What Africa needs is a more predictable decade ahead, a unified global and regional response, and a redefined multilateral system. This is fundamental. In an unpredictable situation such as the current one, it will be difficult to cope with the crisis without coordinated responses.
In addition to international institutions’ support, Africa will have to take crucial measures, especially on issues such as vaccines, access to which will have decisive economic implications in the coming year.
Africa will also have to seize the opportunity of the post Covid-19 recovery to transform its economies, since returning to the pre-pandemic economic model will not allow it to generate enough jobs for the millions of youths arriving every year on its labour market.

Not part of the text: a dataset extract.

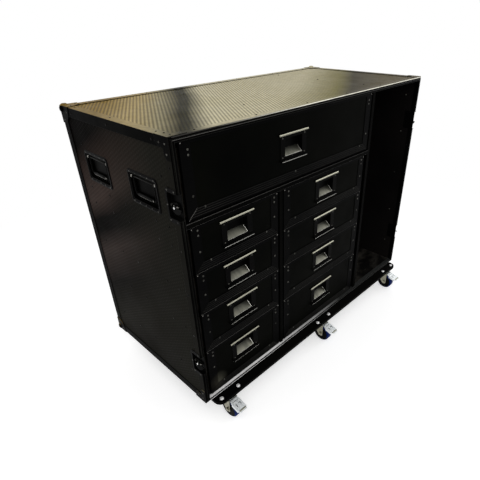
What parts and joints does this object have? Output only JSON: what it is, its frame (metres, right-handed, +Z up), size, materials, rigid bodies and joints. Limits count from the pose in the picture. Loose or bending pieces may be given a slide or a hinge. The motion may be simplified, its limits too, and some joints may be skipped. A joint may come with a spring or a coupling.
{
  "type": "tool flight case",
  "caption": "Wheeled flight-case workbox with its front cover off: a wide top drawer over two drawer columns, an open side bay, spring handles and turn latches.",
  "frame": {"origin": "on the floor at the centre of the whole outline, casters trailing forwards and drawers shut", "axes": "+X to the right seen from the front, +Y to the back, +Z up; the drawers face -Y"},
  "size_m": [1.3247, 0.714, 1.0574],
  "materials": {
    "laminated_board": "black phenolic-laminated ply, satin",
    "carcass_board": "black laminated ply with black aluminium edging, lightly scuffed",
    "black_aluminium": "black anodised extrusion, satin, bright along worn edges",
    "black_steel": "black plated pressed steel, semi-gloss",
    "pull_steel": "grey satin pressed steel with worn lips",
    "zinc_steel": "bright zinc plate",
    "wheel_tread": "blue elastic rubber tread on a black hub"
  },
  "bodies": {
    "case": {"top_panel": "laminated_board", "bottom_panel": "laminated_board", "left_side_panel": "laminated_board", "right_side_panel": "laminated_board", "back_panel": "laminated_board", "drawer_shelf": "carcass_board", "column_divider": "carcass_board", "compartment_divider": "carcass_board", "front_frame": "black_aluminium", "edge_frame": "black_aluminium", "caster_board": "carcass_board", "left_lower_latch_dish": "black_steel", "left_upper_latch_dish": "black_steel", "right_lower_latch_dish": "black_steel", "right_upper_latch_dish": "black_steel"},
    "top_drawer": {"top_drawer": "laminated_board", "top_drawer_pull": "pull_steel"},
    "left_drawer_1": {"left_drawer_1": "laminated_board", "left_drawer_1_pull": "pull_steel"},
    "left_drawer_2": {"left_drawer_2": "laminated_board", "left_drawer_2_pull": "pull_steel"},
    "left_drawer_3": {"left_drawer_3": "laminated_board", "left_drawer_3_pull": "pull_steel"},
    "left_drawer_4": {"left_drawer_4": "laminated_board", "left_drawer_4_pull": "pull_steel"},
    "right_drawer_1": {"right_drawer_1": "laminated_board", "right_drawer_1_pull": "pull_steel"},
    "right_drawer_2": {"right_drawer_2": "laminated_board", "right_drawer_2_pull": "pull_steel"},
    "right_drawer_3": {"right_drawer_3": "laminated_board", "right_drawer_3_pull": "pull_steel"},
    "right_drawer_4": {"right_drawer_4": "laminated_board", "right_drawer_4_pull": "pull_steel"},
    "left_front_handle_bail": {"left_front_handle_bail": "black_steel"},
    "left_rear_handle_bail": {"left_rear_handle_bail": "black_steel"},
    "left_upper_latch_rotor": {"left_upper_latch_rotor": "black_steel"},
    "left_upper_latch_wing": {"left_upper_latch_wing": "black_steel"},
    "left_lower_latch_rotor": {"left_lower_latch_rotor": "black_steel"},
    "left_lower_latch_wing": {"left_lower_latch_wing": "black_steel"},
    "right_front_handle_bail": {"right_front_handle_bail": "black_steel"},
    "right_rear_handle_bail": {"right_rear_handle_bail": "black_steel"},
    "right_upper_latch_rotor": {"right_upper_latch_rotor": "black_steel"},
    "right_upper_latch_wing": {"right_upper_latch_wing": "black_steel"},
    "right_lower_latch_rotor": {"right_lower_latch_rotor": "black_steel"},
    "right_lower_latch_wing": {"right_lower_latch_wing": "black_steel"},
    "front_left_caster_fork": {"front_left_caster_fork": "zinc_steel"},
    "front_left_caster_wheel": {"front_left_caster_wheel": "wheel_tread"},
    "front_left_brake_pedal": {"front_left_brake_pedal": "zinc_steel"},
    "front_middle_caster_fork": {"front_middle_caster_fork": "zinc_steel"},
    "front_middle_caster_wheel": {"front_middle_caster_wheel": "wheel_tread"},
    "front_middle_brake_pedal": {"front_middle_brake_pedal": "zinc_steel"},
    "front_right_caster_fork": {"front_right_caster_fork": "zinc_steel"},
    "front_right_caster_wheel": {"front_right_caster_wheel": "wheel_tread"},
    "front_right_brake_pedal": {"front_right_brake_pedal": "zinc_steel"},
    "rear_left_caster_fork": {"rear_left_caster_fork": "zinc_steel"},
    "rear_left_caster_wheel": {"rear_left_caster_wheel": "wheel_tread"},
    "rear_middle_caster_fork": {"rear_middle_caster_fork": "zinc_steel"},
    "rear_middle_caster_wheel": {"rear_middle_caster_wheel": "wheel_tread"},
    "rear_right_caster_fork": {"rear_right_caster_fork": "zinc_steel"},
    "rear_right_caster_wheel": {"rear_right_caster_wheel": "wheel_tread"}
  },
  "joints": [
    {"name": "top_drawer_slide", "type": "slide", "parent": "case", "child": "top_drawer", "axis": [0, -1, 0], "range_m": [0, 0.4]},
    {"name": "left_drawer_1_slide", "type": "slide", "parent": "case", "child": "left_drawer_1", "axis": [0, -1, 0], "range_m": [0, 0.4]},
    {"name": "left_drawer_2_slide", "type": "slide", "parent": "case", "child": "left_drawer_2", "axis": [0, -1, 0], "range_m": [0, 0.4]},
    {"name": "left_drawer_3_slide", "type": "slide", "parent": "case", "child": "left_drawer_3", "axis": [0, -1, 0], "range_m": [0, 0.4]},
    {"name": "left_drawer_4_slide", "type": "slide", "parent": "case", "child": "left_drawer_4", "axis": [0, -1, 0], "range_m": [0, 0.4]},
    {"name": "right_drawer_1_slide", "type": "slide", "parent": "case", "child": "right_drawer_1", "axis": [0, -1, 0], "range_m": [0, 0.4]},
    {"name": "right_drawer_2_slide", "type": "slide", "parent": "case", "child": "right_drawer_2", "axis": [0, -1, 0], "range_m": [0, 0.4]},
    {"name": "right_drawer_3_slide", "type": "slide", "parent": "case", "child": "right_drawer_3", "axis": [0, -1, 0], "range_m": [0, 0.4]},
    {"name": "right_drawer_4_slide", "type": "slide", "parent": "case", "child": "right_drawer_4", "axis": [0, -1, 0], "range_m": [0, 0.4]},
    {"name": "left_front_bail_hinge", "type": "hinge", "parent": "case", "child": "left_front_handle_bail", "pos_m": [-0.6434, -0.0975, 0.9031], "axis": [0, 1, 0], "range_deg": [0, 90], "stiffness_Nm_per_rad": 0.12, "springref_deg": -20.05},
    {"name": "left_rear_bail_hinge", "type": "hinge", "parent": "case", "child": "left_rear_handle_bail", "pos_m": [-0.6434, 0.1765, 0.9031], "axis": [0, 1, 0], "range_deg": [0, 90], "stiffness_Nm_per_rad": 0.12, "springref_deg": -20.05},
    {"name": "left_upper_latch_turn", "type": "hinge", "parent": "case", "child": "left_upper_latch_rotor", "pos_m": [-0.65, -0.2465, 0.8681], "axis": [-1, 0, 0], "range_deg": [0, 180]},
    {"name": "left_upper_wing_fold", "type": "hinge", "parent": "left_upper_latch_rotor", "child": "left_upper_latch_wing", "pos_m": [-0.6455, -0.2465, 0.8681], "axis": [0, 1, 0], "range_deg": [0, 90]},
    {"name": "left_lower_latch_turn", "type": "hinge", "parent": "case", "child": "left_lower_latch_rotor", "pos_m": [-0.65, -0.2465, 0.2961], "axis": [-1, 0, 0], "range_deg": [0, 180]},
    {"name": "left_lower_wing_fold", "type": "hinge", "parent": "left_lower_latch_rotor", "child": "left_lower_latch_wing", "pos_m": [-0.6455, -0.2465, 0.2961], "axis": [0, 1, 0], "range_deg": [-12, 78]},
    {"name": "right_front_bail_hinge", "type": "hinge", "parent": "case", "child": "right_front_handle_bail", "pos_m": [0.6434, -0.0975, 0.9031], "axis": [0, -1, 0], "range_deg": [0, 90], "stiffness_Nm_per_rad": 0.12, "springref_deg": -20.05},
    {"name": "right_rear_bail_hinge", "type": "hinge", "parent": "case", "child": "right_rear_handle_bail", "pos_m": [0.6434, 0.1765, 0.9031], "axis": [0, -1, 0], "range_deg": [0, 90], "stiffness_Nm_per_rad": 0.12, "springref_deg": -20.05},
    {"name": "right_upper_latch_turn", "type": "hinge", "parent": "case", "child": "right_upper_latch_rotor", "pos_m": [0.65, -0.2465, 0.8681], "axis": [1, 0, 0], "range_deg": [0, 180]},
    {"name": "right_upper_wing_fold", "type": "hinge", "parent": "right_upper_latch_rotor", "child": "right_upper_latch_wing", "pos_m": [0.6455, -0.2465, 0.8681], "axis": [0, -1, 0], "range_deg": [0, 90]},
    {"name": "right_lower_latch_turn", "type": "hinge", "parent": "case", "child": "right_lower_latch_rotor", "pos_m": [0.65, -0.2465, 0.2961], "axis": [1, 0, 0], "range_deg": [0, 180]},
    {"name": "right_lower_wing_fold", "type": "hinge", "parent": "right_lower_latch_rotor", "child": "right_lower_latch_wing", "pos_m": [0.6455, -0.2465, 0.2961], "axis": [0, -1, 0], "range_deg": [-70, 20]},
    {"name": "front_left_swivel", "type": "hinge", "parent": "case", "child": "front_left_caster_fork", "pos_m": [-0.56, -0.2555, 0.0917], "axis": [0, 0, 1], "continuous": true},
    {"name": "front_left_wheel_spin", "type": "hinge", "parent": "front_left_caster_fork", "child": "front_left_caster_wheel", "pos_m": [-0.56, -0.2875, 0.03966], "axis": [1, 0, 0], "continuous": true},
    {"name": "front_left_pedal_hinge", "type": "hinge", "parent": "front_left_caster_fork", "child": "front_left_brake_pedal", "pos_m": [-0.56, -0.2955, 0.0845], "axis": [1, 0, 0], "range_deg": [0, 10]},
    {"name": "front_middle_swivel", "type": "hinge", "parent": "case", "child": "front_middle_caster_fork", "pos_m": [0, -0.2555, 0.0917], "axis": [0, 0, 1], "continuous": true},
    {"name": "front_middle_wheel_spin", "type": "hinge", "parent": "front_middle_caster_fork", "child": "front_middle_caster_wheel", "pos_m": [0, -0.2875, 0.03966], "axis": [1, 0, 0], "continuous": true},
    {"name": "front_middle_pedal_hinge", "type": "hinge", "parent": "front_middle_caster_fork", "child": "front_middle_brake_pedal", "pos_m": [0, -0.2955, 0.0845], "axis": [1, 0, 0], "range_deg": [0, 10]},
    {"name": "front_right_swivel", "type": "hinge", "parent": "case", "child": "front_right_caster_fork", "pos_m": [0.56, -0.2555, 0.0917], "axis": [0, 0, 1], "continuous": true},
    {"name": "front_right_wheel_spin", "type": "hinge", "parent": "front_right_caster_fork", "child": "front_right_caster_wheel", "pos_m": [0.56, -0.2875, 0.03966], "axis": [1, 0, 0], "continuous": true},
    {"name": "front_right_pedal_hinge", "type": "hinge", "parent": "front_right_caster_fork", "child": "front_right_brake_pedal", "pos_m": [0.56, -0.2955, 0.0845], "axis": [1, 0, 0], "range_deg": [0, 10]},
    {"name": "rear_left_swivel", "type": "hinge", "parent": "case", "child": "rear_left_caster_fork", "pos_m": [-0.56, 0.2405, 0.0917], "axis": [0, 0, 1], "continuous": true},
    {"name": "rear_left_wheel_spin", "type": "hinge", "parent": "rear_left_caster_fork", "child": "rear_left_caster_wheel", "pos_m": [-0.56, 0.2085, 0.03966], "axis": [1, 0, 0], "continuous": true},
    {"name": "rear_middle_swivel", "type": "hinge", "parent": "case", "child": "rear_middle_caster_fork", "pos_m": [0, 0.2405, 0.0917], "axis": [0, 0, 1], "continuous": true},
    {"name": "rear_middle_wheel_spin", "type": "hinge", "parent": "rear_middle_caster_fork", "child": "rear_middle_caster_wheel", "pos_m": [0, 0.2085, 0.03966], "axis": [1, 0, 0], "continuous": true},
    {"name": "rear_right_swivel", "type": "hinge", "parent": "case", "child": "rear_right_caster_fork", "pos_m": [0.56, 0.2405, 0.0917], "axis": [0, 0, 1], "continuous": true},
    {"name": "rear_right_wheel_spin", "type": "hinge", "parent": "rear_right_caster_fork", "child": "rear_right_caster_wheel", "pos_m": [0.56, 0.2085, 0.03966], "axis": [1, 0, 0], "continuous": true}
  ]
}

“There are immense opportunities in our countries,” said Zainab Ahmed, Minister of Finance, Budget and National Planning of Nigeria.
“Yes, there are risks, but if you look at businesses that have existed for years, there are extremely good ones among them. We are looking for businesses that will come and partner with local businesses to grow in Nigeria”, Ahmed said. Focusing on industrialisation and productive sectors is the best way to guarantee sustainable growth. Industrialisation cannot be built without the required ecosystems.
In addition to these efforts, African countries will have to change the way they interact with the private sector, both internally and internationally. The private sector will have a decisive role to play in the post-Covid-19 economic recovery because of its capacity to generate jobs.
However, the relationship between governments and the private sectors will have to be reviewed, warned Masood Ahmed, President of the Washington-based Centre for Global Development (CGD).
“In the first phase [of the pandemic], countries sought to help every firm in the private sector because it was an emergency, but now, in the recovery, some firms are going to be viable, others not, because the economic landscape is going to change”, he explained.
Now a much more complex dialogue has to take place about which kinds of firms should be supported; and how to create a partnership that recognises that the future is not going to be simply a return to the past. That requires a degree of more common understanding of future outcomes, a bit less of “us and them” between the public sector and the private sector.
On the international front, African countries will have to rely on capital markets, which account for 40 per cent of the region’s external debt, to reduce the financing gap that stunted Africa’s development even prior to the crisis, and which may now become a threat to its post Covid-19 economic recovery.
African countries will have to invest in investor confidence in order to gain the trust of capital markets.
In previous shocks, investors looked at ratings, and other credible sources such as the IMF, but what investors looked at the most was each other.
In this kind of situation, rating agencies are not part of the problem but part of the solution, because in this kind of market it is necessary to have a measured voice to bring about some stability.
To attract and stabilise foreign investment, African governments must reduce risks by strengthening the quality of their national institutions and taking measures such as stepping up good governance, transparency, ease of doing business, the fight against corruption and investing in infrastructure, technology and human capital.
The list of efforts African countries will have to make over the next few years to mitigate the impact of the ongoing economic crisis is very long.
It’s a marathon rather than as a sprint, and actually it’s a marathon that’s going to be run at a time when it is being changed by global circumstances.